» **Directions**
Can you return the records below exactly as they stand, but only from the first line through the one with "import random"?

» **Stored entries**
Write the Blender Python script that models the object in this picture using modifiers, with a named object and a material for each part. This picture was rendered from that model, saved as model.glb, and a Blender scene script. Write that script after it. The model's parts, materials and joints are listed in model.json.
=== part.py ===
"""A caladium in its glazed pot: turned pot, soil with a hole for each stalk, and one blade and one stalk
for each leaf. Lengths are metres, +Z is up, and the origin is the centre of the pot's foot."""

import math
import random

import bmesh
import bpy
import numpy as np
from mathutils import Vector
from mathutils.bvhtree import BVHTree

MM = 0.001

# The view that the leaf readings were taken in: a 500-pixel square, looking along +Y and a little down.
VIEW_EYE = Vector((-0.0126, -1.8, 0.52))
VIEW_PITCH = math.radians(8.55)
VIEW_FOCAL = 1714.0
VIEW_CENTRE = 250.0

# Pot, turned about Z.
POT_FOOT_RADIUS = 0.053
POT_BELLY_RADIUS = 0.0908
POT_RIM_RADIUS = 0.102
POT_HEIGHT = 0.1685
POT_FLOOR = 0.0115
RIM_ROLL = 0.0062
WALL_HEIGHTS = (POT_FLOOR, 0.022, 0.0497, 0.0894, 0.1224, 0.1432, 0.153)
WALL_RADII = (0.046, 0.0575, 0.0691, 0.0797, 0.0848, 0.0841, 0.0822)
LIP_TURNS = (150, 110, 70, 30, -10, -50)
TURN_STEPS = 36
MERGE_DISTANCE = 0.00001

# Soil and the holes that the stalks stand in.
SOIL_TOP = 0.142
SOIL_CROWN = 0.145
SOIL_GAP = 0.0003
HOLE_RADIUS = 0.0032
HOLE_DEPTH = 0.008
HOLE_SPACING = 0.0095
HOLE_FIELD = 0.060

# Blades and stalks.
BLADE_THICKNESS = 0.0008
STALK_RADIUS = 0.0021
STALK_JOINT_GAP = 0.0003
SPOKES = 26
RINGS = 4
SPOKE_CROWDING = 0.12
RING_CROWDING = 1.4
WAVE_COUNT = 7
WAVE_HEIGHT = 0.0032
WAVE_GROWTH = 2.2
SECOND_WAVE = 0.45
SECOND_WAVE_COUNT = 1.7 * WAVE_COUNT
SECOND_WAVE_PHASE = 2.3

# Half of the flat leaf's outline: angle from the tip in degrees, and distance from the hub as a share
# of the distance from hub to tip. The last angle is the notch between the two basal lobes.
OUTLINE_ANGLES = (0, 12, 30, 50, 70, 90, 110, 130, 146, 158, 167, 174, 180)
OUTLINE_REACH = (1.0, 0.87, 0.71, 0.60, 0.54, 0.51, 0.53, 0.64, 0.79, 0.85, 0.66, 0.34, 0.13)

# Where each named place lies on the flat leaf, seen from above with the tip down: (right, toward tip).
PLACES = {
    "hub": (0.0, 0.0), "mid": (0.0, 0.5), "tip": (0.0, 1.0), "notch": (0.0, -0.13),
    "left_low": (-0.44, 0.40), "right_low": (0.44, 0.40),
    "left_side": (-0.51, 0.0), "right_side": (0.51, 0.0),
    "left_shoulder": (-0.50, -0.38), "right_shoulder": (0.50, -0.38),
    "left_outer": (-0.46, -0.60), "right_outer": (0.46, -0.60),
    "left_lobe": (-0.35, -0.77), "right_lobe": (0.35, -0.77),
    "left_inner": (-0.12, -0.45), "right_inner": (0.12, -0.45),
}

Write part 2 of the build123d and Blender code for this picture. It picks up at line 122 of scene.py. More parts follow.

» **Response to this task**
Write the Blender Python script that models the object in this picture using modifiers, with a named object and a material for each part. This picture was rendered from that model, saved as model.glb, and a Blender scene script. Write that script after it. The model's parts, materials and joints are listed in model.json.
=== part.py ===
"""A caladium in its glazed pot: turned pot, soil with a hole for each stalk, and one blade and one stalk
for each leaf. Lengths are metres, +Z is up, and the origin is the centre of the pot's foot."""

import math
import random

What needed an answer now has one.